What we do know is that those people did not have any effect on him.  Jesus never played to the crowd.  Jesus never did anything because he wanted to impress somebody.  He never did anything because he wanted people to like him.  Jesus never did anything because he wanted to get ahead. 
It was probably tempting, sometimes.  I mean, think of the power Jesus had.  We’re talking about someone who could do miracles.  We’re talking about someone who could bring people back from the dead.  It must have been tempting for him to put on a show for the people.  That was one of the things Satan tried to get him to do when he was tempting Jesus.  Satan said, “Jump off the top of the temple and have the angels save you.”  Think about how impressed everyone would’ve been, to see that.
Jesus never did it.  Even when Jesus worked miracles, he never did it in a showy way.  When he cured a blind man, he did not use a flash of light or a puff of smoke.  He rubbed mud on the man’s eyes and told him to go somewhere else and wash it off.  When Jesus cured ten lepers, he did not use a magic spell or wave a wand.  He told them to go somewhere else and show themselves to the priests, and on the way there, they were healed.
Jesus never played to the crowd.  He never tried to impress anybody.  The reason for that, I think, is that Jesus always knew who he was.  He knew who he was, and he knew he had to be who he was if he was going to do what God had selected him to do.  If he tried to impress people, if he tried to play to the crowd, if he tried to be someone he was not, he’d never be able to get it done.  The only way he could do what God had selected him to do was to be who he was supposed to be.

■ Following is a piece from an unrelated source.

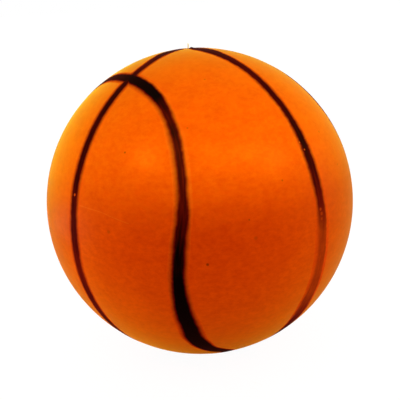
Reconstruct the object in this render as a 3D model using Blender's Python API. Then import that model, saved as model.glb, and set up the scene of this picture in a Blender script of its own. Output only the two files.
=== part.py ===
"""A rubber play ball, 8.5 inches across, with a basketball's eight-panel line pattern.

Two lapped cover halves are cured over a bladder whose valve sits under the north pole.
The black lines lie in shallow channels that run round the cover, across its parting line.
Metres, +Z up. The origin is the ball's centre and +Z leaves through the valve.
"""

import math

import bmesh
import bpy
from mathutils import Vector

# The ball
ball_diameter = 0.216
cover_wall = 0.0024
bladder_wall = 0.0007
clearance = 0.0003
lap_height = 0.0030

# The lines, as widths across, the depth of their filling, and the loops' drawn course.
# A loop's course is azimuth round its own axis, from the valve, and polar angle from that axis.
line_width = 0.0060
loop_width = 0.0072
line_depth = 0.0004
loop_course = (
    (0, 60.8),
    (27, 63.5),
    (58, 54.0),
    (90, 44.0),
    (122, 48.0),
    (152, 60.0),
    (180, 67.5),
    (203, 69.0),
    (216, 61.0),
    (224, 50.8),
    (238, 43.5),
    (262, 39.2),
    (300, 45.6),
    (332, 54.8),
)

# The valve: a rubber housing bonded under the bladder, and the soft core that the needle goes through
valve_hole_radius = 0.0028
valve_lip = 0.0010
valve_land = 0.0015
neck_radius = 0.0052
stem_radius = 0.0058
stem_tip_radius = 0.0050
stem_length = 0.0170
flange_radius = 0.0125
flange_thickness = 0.0016
flange_taper = 0.0008
seat_radius = 0.0140
core_radius = 0.0032
core_stop = 0.0016
core_stop_hole_radius = 0.0016
core_chamfer = 0.0008
needle_radius = 0.0004
funnel_radius = 0.0009
funnel_depth = 0.0015
nib_radius = 0.0006
nib_tip_radius = 0.0004
nib_height = 0.0030
nib_offset = 0.0017

# How finely round shapes are divided
cover_segments = 60
bladder_segments = 40
valve_segments = 24
nib_segments = 10
line_stations = 60
cutter_reach = 0.002

ball_radius = ball_diameter / 2
cavity_radius = ball_radius - cover_wall
bladder_radius = cavity_radius - clearance
bladder_inside = bladder_radius - bladder_wall
lap_radius = ball_radius - cover_wall / 2
channel_floor = ball_radius - line_depth - clearance
seat_angle = math.asin(seat_radius / cavity_radius)
bladder_flat = bladder_inside * math.cos(seat_angle)


def make_material(name, colour, roughness):
    """A Principled material from a linear colour."""
    material = bpy.data.materials.new(name)
    material.use_nodes = True
    shader = material.node_tree.nodes["Principled BSDF"]
    shader.inputs["Base Color"].default_value = (*colour, 1)
    shader.inputs["Roughness"].default_value = roughness
    shader.inputs["Metallic"].default_value = 0
    material.diffuse_color = (*colour, 1)
    return material


def object_from(bm, name, material):
    """Closes up a bmesh, shades it smooth and makes it an object."""
    bmesh.ops.remove_doubles(bm, verts=bm.verts, dist=1e-6)
    bmesh.ops.recalc_face_normals(bm, faces=bm.faces)
    mesh = bpy.data.meshes.new(name)
    bm.to_mesh(mesh)
    bm.free()
    mesh.shade_smooth()
    mesh.set_sharp_from_angle(angle=math.radians(35))
    obj = bpy.data.objects.new(name, mesh)
    bpy.context.scene.collection.objects.link(obj)
    if material:
        mesh.materials.append(material)
    return obj


def turned(name, outline, segments, material=None):
    """A solid turned about Z from a closed outline of (radius, height) points."""
    bm = bmesh.new()
    points = [bm.verts.new((radius, 0, height)) for radius, height in outline]
    edges = [bm.edges.new(pair) for pair in zip(points, points[1:] + points[:1])]
    on_axis = [edge for edge in edges if max(vert.co.x for vert in edge.verts) < 1e-9]
    bmesh.ops.delete(bm, geom=on_axis, context="EDGES_FACES")
    bmesh.ops.spin(
        bm,
        geom=bm.verts[:] + bm.edges[:],
        cent=(0, 0, 0),
        axis=(0, 0, 1),
        angle=math.tau,
        steps=segments,
        use_merge=True,
    )
    return object_from(bm, name, material)


def arc(radius, start, end, steps):
    """Points of (radius, height) on a circle about the origin, between two angles from +Z."""
    turn = (end - start) / steps
    return [
        (radius * math.sin(start + turn * i), radius * math.cos(start + turn * i))
        for i in range(steps + 1)
    ]


def ball_outline(radius, segments):
    """Half a circle, with a flat at the north pole where the valve seats."""
    rings = segments // 2
    return [(0, radius * math.cos(seat_angle))] + arc(radius, seat_angle, math.pi, rings - 1)


def great_circle(across, start, end, stations):
    """Unit directions round the ball through both poles, leaving the north pole towards across."""
    turn = (end - start) / stations
    angles = [start + turn * i for i in range(stations + 1)]
    return [across * math.sin(angle) + Vector((0, 0, math.cos(angle))) for angle in angles]


def polar_angle(azimuth):
    """The loop's polar angle at an azimuth, on a smooth closed curve through its course."""
    count = len(loop_course)
    last = max(i for i in range(count) if loop_course[i][0] <= azimuth)
    near = [
        (loop_course[i % count][0] + 360 * (i // count), loop_course[i % count][1])
        for i in range(last - 1, last + 3)
    ]
    (a0, p0), (a1, p1), (a2, p2), (a3, p3) = near
    span = a2 - a1
    slope_in = (p2 - p0) / (a2 - a0) * span
    slope_out = (p3 - p1) / (a3 - a1) * span
    s = (azimuth - a1) / span
    rise = 3 * s**2 - 2 * s**3
    bend_in = s - 2 * s**2 + s**3
    bend_out = s**3 - s**2
    return p1 + (p2 - p1) * rise + slope_in * bend_in + slope_out * bend_out


def loop(side, stations):
    """Unit directions round the closed loop about -X, or turned half round to lie about +X."""
    directions = []
    for i in range(stations):
        azimuth = 360 * i / stations
        round_axis = math.radians(azimuth)
        polar = math.radians(polar_angle(azimuth))
        reach = math.sin(polar)
        point = Vector(
            (side * math.cos(polar), -side * reach * math.sin(round_axis), reach * math.cos(round_axis))
        )
        directions.append(point)
    return directions


def strip(name, directions, width, low, high, closed, material=None):
    """A band on the ball along unit directions, from radius low to radius high."""
    bm = bmesh.new()
    count = len(directions)
    rows = []
    for i, point in enumerate(directions):
        before = directions[i - 1] if closed or i > 0 else point
        after = directions[(i + 1) % count] if closed or i < count - 1 else point
        across = (after - before).cross(point).normalized()
        row = []
        for radius, side in ((low, -1), (high, -1), (high, 0), (high, 1), (low, 1)):
            corner = point + across * (side * width / 2 / radius)
            row.append(bm.verts.new(corner.normalized() * radius))
        rows.append(row)
    following = rows[1:] + rows[:1] if closed else rows[1:]
    for row, following_row in zip(rows, following):
        for i, corner in enumerate(row):
            j = (i + 1) % len(row)
            bm.faces.new((corner, row[j], following_row[j], following_row[i]))
    if not closed:
        bm.faces.new(rows[0])
        bm.faces.new(rows[-1])
    return object_from(bm, name, material)


def cutter(obj):
    """Marks an object as a tool that only cuts."""
    obj.hide_render = True
    obj.display_type = "WIRE"
    return obj


def combine(obj, others, operation):
    """Leaves an exact Boolean on the object for each of the others."""
    for other in others:
        modifier = obj.modifiers.new(f"{operation.lower()}_{other.name}", "BOOLEAN")
        modifier.operation = operation
        modifier.solver = "EXACT"
        modifier.object = other


def channel(name, directions, width, closed):
    """The cutter for the groove that a line of this width lies in."""
    return cutter(
        strip(name, directions, width + 2 * clearance, channel_floor, ball_radius + cutter_reach, closed)
    )


def make_cover(cutters, rubber):
    """Two half covers that meet in a half lap just below the equator."""
    half_gap = clearance / 2
    rings = cover_segments // 4
    lip = math.acos(half_gap / ball_radius)
    upper = arc(ball_radius, 0, lip, rings) + [
        (lap_radius - half_gap, half_gap),
        (lap_radius - half_gap, half_gap - lap_height),
        (0, half_gap - lap_height),
    ]
    lower = arc(ball_radius, math.pi, math.pi - lip, rings) + [
        (lap_radius + half_gap, -half_gap),
        (lap_radius + half_gap, -half_gap - lap_height),
        (0, -half_gap - lap_height),
    ]
    cavity = cutter(turned("cavity_cutter", ball_outline(cavity_radius, bladder_segments), bladder_segments))
    for name, outline in (("cover_upper", upper), ("cover_lower", lower)):
        half = turned(name, outline, cover_segments, rubber)
        combine(half, [cavity] + cutters, "DIFFERENCE")


def make_bladder(passage, rubber):
    """The air-tight inner ball, flat where the valve flange is bonded, and open for its neck."""
    bladder = turned("bladder", ball_outline(bladder_radius, bladder_segments), bladder_segments, rubber)
    inside = cutter(turned("air_cutter", ball_outline(bladder_inside, bladder_segments), bladder_segments))
    combine(bladder, [inside, passage], "DIFFERENCE")


def make_valve(housing_rubber, core_rubber):
    """The housing, whose flange seats under the bladder, and the core that it holds under the cover's lip."""
    neck_top = ball_radius - valve_lip - clearance
    flange_top = bladder_flat - clearance
    flange_bottom = flange_top - flange_thickness
    stem_bottom = flange_top - stem_length
    core_seat = stem_bottom + core_stop
    bore = core_radius + clearance
    turned(
        "valve_housing",
        [
            (bore, neck_top),
            (neck_radius, neck_top),
            (neck_radius, flange_top),
            (flange_radius, flange_top),
            (flange_radius, flange_bottom),
            (stem_radius, flange_bottom - flange_taper),
            (stem_tip_radius, stem_bottom),
            (core_stop_hole_radius, stem_bottom),
            (core_stop_hole_radius, core_seat),
            (bore, core_seat),
        ],
        valve_segments,
        housing_rubber,
    )
    core_bottom = core_seat + clearance
    face_radius = valve_hole_radius - clearance
    core = turned(
        "valve_core",
        [
            (funnel_radius, ball_radius),
            (face_radius, ball_radius),
            (face_radius, neck_top),
            (core_radius, neck_top),
            (core_radius, core_bottom + core_chamfer),
            (core_radius - core_chamfer, core_bottom),
            (needle_radius, core_bottom),
            (needle_radius, ball_radius - funnel_depth),
        ],
        valve_segments,
        core_rubber,
    )
    nib = cutter(
        turned(
            "nib_form",
            [
                (0, ball_radius + nib_height),
                (nib_tip_radius, ball_radius + nib_height),
                (nib_radius, ball_radius - nib_radius),
                (0, ball_radius - nib_radius),
            ],
            nib_segments,
        )
    )
    nib.location = (0, nib_offset, 0)
    combine(core, [nib], "UNION")


def make_lines(loop_cutters, centre_cutter, ink):
    """The line fillings: two loops, the centre line, and the cross line in six lengths between them."""
    filling = ball_radius - line_depth
    end = (valve_hole_radius + valve_land + clearance) / ball_radius
    for name, side in (("loop_line_left", -1), ("loop_line_right", 1)):
        strip(name, loop(side, line_stations), loop_width, filling, ball_radius, True, ink)
    centre = great_circle(Vector((0, 1, 0)), end, math.tau - end, line_stations)
    strip("centre_line", centre, line_width, filling, ball_radius, False, ink)
    for side_name, side, loop_cutter in (("left", -1, loop_cutters[0]), ("right", 1, loop_cutters[1])):
        top = math.radians(90 - polar_angle(0))
        bottom = math.radians(90 + polar_angle(180))
        for level, start, stop in (
            ("top", end, top),
            ("middle", top, bottom),
            ("bottom", bottom, math.pi),
        ):
            steps = math.ceil(line_stations * (stop - start) / math.tau)
            course = great_circle(Vector((side, 0, 0)), start, stop, steps)
            name = f"cross_line_{side_name}_{level}"
            length = strip(name, course, line_width, filling, ball_radius, False, ink)
            ends = [loop_cutter, centre_cutter] if level == "bottom" else [loop_cutter]
            combine(length, ends, "DIFFERENCE")


def build_ball():
    for obj in list(bpy.data.objects):
        bpy.data.objects.remove(obj, do_unlink=True)
    orange_rubber = make_material("moulded orange rubber", (0.76, 0.12, 0.003), 0.30)
    black_ink = make_material("black line rubber", (0.006, 0.004, 0.004), 0.35)
    butyl = make_material("butyl rubber", (0.012, 0.012, 0.013), 0.65)
    valve_rubber = make_material("black valve rubber", (0.020, 0.019, 0.018), 0.55)
    pale_rubber = make_material("pale gum rubber", (0.62, 0.55, 0.44), 0.45)

    end = (valve_hole_radius + valve_land) / ball_radius
    loop_cutters = [
        channel("loop_channel_left", loop(-1, line_stations), loop_width, True),
        channel("loop_channel_right", loop(1, line_stations), loop_width, True),
    ]
    centre = great_circle(Vector((0, 1, 0)), end, math.tau - end, line_stations)
    centre_cutter = channel("centre_channel", centre, line_width, False)
    cross = great_circle(Vector((1, 0, 0)), end, math.tau - end, line_stations)
    cross_cutter = channel("cross_channel", cross, line_width, False)
    passage = cutter(
        turned(
            "valve_passage",
            [
                (0, ball_radius + cutter_reach),
                (valve_hole_radius, ball_radius + cutter_reach),
                (valve_hole_radius, ball_radius - valve_lip),
                (neck_radius + clearance, ball_radius - valve_lip),
                (neck_radius + clearance, bladder_flat - cutter_reach),
                (0, bladder_flat - cutter_reach),
            ],
            valve_segments,
        )
    )
    make_cover([passage, *loop_cutters, centre_cutter, cross_cutter], orange_rubber)
    make_bladder(passage, butyl)
    make_valve(valve_rubber, pale_rubber)
    make_lines(loop_cutters, centre_cutter, black_ink)


build_ball()
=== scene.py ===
import math

import bpy
from mathutils import Matrix, Vector


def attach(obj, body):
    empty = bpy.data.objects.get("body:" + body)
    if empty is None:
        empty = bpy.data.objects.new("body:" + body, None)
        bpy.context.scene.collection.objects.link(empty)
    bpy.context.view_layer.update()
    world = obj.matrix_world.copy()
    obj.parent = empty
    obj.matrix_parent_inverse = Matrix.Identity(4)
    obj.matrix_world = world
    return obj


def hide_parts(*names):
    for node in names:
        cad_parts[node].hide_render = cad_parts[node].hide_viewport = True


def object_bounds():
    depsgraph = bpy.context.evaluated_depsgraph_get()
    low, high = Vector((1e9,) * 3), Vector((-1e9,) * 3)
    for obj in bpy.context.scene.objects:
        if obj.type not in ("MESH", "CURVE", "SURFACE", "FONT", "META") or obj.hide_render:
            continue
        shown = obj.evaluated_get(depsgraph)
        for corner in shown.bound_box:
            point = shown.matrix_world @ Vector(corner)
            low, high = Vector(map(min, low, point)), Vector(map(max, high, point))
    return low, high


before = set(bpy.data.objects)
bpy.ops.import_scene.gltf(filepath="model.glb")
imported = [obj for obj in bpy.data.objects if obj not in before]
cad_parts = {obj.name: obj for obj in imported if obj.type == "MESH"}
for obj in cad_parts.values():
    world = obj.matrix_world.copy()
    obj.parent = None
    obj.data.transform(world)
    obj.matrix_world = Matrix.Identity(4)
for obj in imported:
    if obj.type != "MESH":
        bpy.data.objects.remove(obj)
cadLow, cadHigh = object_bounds()
ballRadius = -cadLow.z  # the ball stands on the floor with its centre at the origin
mm = 0.001


# Small helpers


def linear(hexColour):
    # sRGB hex colour to linear red, green, blue and alpha
    channels = [int(hexColour[i : i + 2], 16) / 255 for i in (1, 3, 5)]
    return (*(c / 12.92 if c <= 0.04045 else ((c + 0.055) / 1.055) ** 2.4 for c in channels), 1)


def addNode(tree, kind, settings=None, values=None, links=None):
    node = tree.nodes.new(kind)
    for name, value in (settings or {}).items():
        setattr(node, name, value)
    for name, value in (values or {}).items():
        node.inputs[name].default_value = value
    for name, source in (links or {}).items():
        tree.links.new(source, node.inputs[name])
    return node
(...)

That’s true for us, too.  We need to know who we are, because that’s who God created us to be.  God created us to be who we are because that’s the only way we can do what God has selected us to do.  If we try to impress people, if we try to become part of the in group, if we try to get ahead by being someone we’re not, we’re eventually going to forget who we are.  If we forget who we are, we’ll never be who God created us to be, and we’ll never do what God selected us to do.
God does not want us to be someone we’re not.  God just wants you to be the best you that you can be.  When we do that, we don’t need to be treated like rock stars.  We’ll have something better.  We’ll have the satisfaction of knowing that we are who God created us to be.